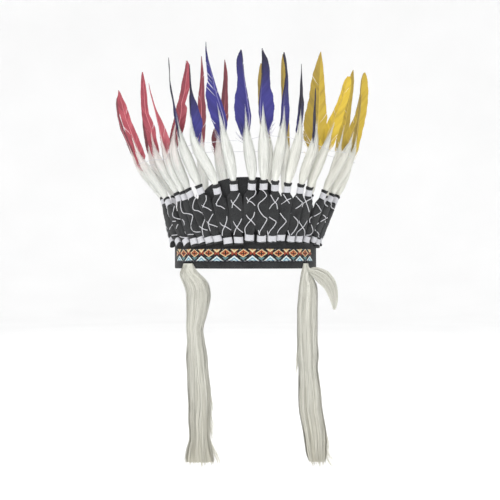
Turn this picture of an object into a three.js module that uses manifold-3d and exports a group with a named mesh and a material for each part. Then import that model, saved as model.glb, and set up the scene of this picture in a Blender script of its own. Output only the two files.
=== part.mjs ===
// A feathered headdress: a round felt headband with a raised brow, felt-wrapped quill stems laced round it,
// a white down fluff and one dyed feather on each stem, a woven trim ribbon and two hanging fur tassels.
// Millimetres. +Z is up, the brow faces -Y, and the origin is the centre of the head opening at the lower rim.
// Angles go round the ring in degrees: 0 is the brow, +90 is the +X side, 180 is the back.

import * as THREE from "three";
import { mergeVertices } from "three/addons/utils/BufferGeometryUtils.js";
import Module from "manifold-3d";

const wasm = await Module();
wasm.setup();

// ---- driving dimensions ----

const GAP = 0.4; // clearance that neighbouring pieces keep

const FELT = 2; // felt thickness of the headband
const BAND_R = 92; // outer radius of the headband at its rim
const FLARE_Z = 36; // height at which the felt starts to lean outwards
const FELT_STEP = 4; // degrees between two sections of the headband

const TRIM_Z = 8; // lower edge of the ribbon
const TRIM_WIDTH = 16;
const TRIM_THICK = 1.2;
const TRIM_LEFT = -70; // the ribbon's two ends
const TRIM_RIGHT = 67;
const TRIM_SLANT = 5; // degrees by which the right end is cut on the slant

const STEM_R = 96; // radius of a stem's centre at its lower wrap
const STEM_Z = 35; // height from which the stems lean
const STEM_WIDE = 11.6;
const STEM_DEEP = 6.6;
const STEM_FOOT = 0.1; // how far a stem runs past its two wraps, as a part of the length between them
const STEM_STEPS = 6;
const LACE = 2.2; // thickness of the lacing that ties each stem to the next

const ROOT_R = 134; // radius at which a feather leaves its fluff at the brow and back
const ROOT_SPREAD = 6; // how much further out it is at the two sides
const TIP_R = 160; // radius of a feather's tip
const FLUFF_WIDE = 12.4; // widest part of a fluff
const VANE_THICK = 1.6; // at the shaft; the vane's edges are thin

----

> _TO BE DONE_
Print the whole listing exactly as it is.

> _CORRECT OUTPUT_
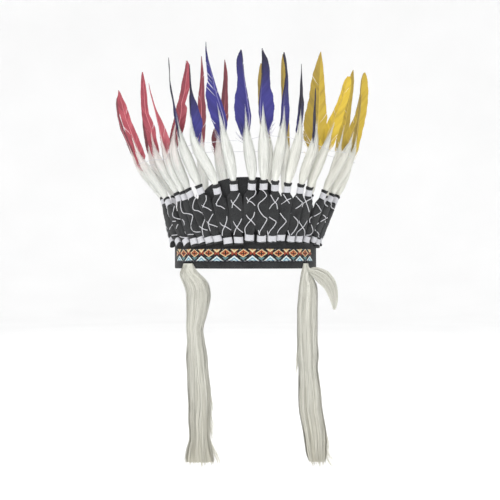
Turn this picture of an object into a three.js module that uses manifold-3d and exports a group with a named mesh and a material for each part. Then import that model, saved as model.glb, and set up the scene of this picture in a Blender script of its own. Output only the two files.
=== part.mjs ===
// A feathered headdress: a round felt headband with a raised brow, felt-wrapped quill stems laced round it,
// a white down fluff and one dyed feather on each stem, a woven trim ribbon and two hanging fur tassels.
// Millimetres. +Z is up, the brow faces -Y, and the origin is the centre of the head opening at the lower rim.
// Angles go round the ring in degrees: 0 is the brow, +90 is the +X side, 180 is the back.

import * as THREE from "three";
import { mergeVertices } from "three/addons/utils/BufferGeometryUtils.js";
import Module from "manifold-3d";

const wasm = await Module();
wasm.setup();

// ---- driving dimensions ----

const GAP = 0.4; // clearance that neighbouring pieces keep

const FELT = 2; // felt thickness of the headband
const BAND_R = 92; // outer radius of the headband at its rim
const FLARE_Z = 36; // height at which the felt starts to lean outwards
const FELT_STEP = 4; // degrees between two sections of the headband

const TRIM_Z = 8; // lower edge of the ribbon
const TRIM_WIDTH = 16;
const TRIM_THICK = 1.2;
const TRIM_LEFT = -70; // the ribbon's two ends
const TRIM_RIGHT = 67;
const TRIM_SLANT = 5; // degrees by which the right end is cut on the slant

const STEM_R = 96; // radius of a stem's centre at its lower wrap
const STEM_Z = 35; // height from which the stems lean
const STEM_WIDE = 11.6;
const STEM_DEEP = 6.6;
const STEM_FOOT = 0.1; // how far a stem runs past its two wraps, as a part of the length between them
const STEM_STEPS = 6;
const LACE = 2.2; // thickness of the lacing that ties each stem to the next

const ROOT_R = 134; // radius at which a feather leaves its fluff at the brow and back
const ROOT_SPREAD = 6; // how much further out it is at the two sides
const TIP_R = 160; // radius of a feather's tip
const FLUFF_WIDE = 12.4; // widest part of a fluff
const VANE_THICK = 1.6; // at the shaft; the vane's edges are thin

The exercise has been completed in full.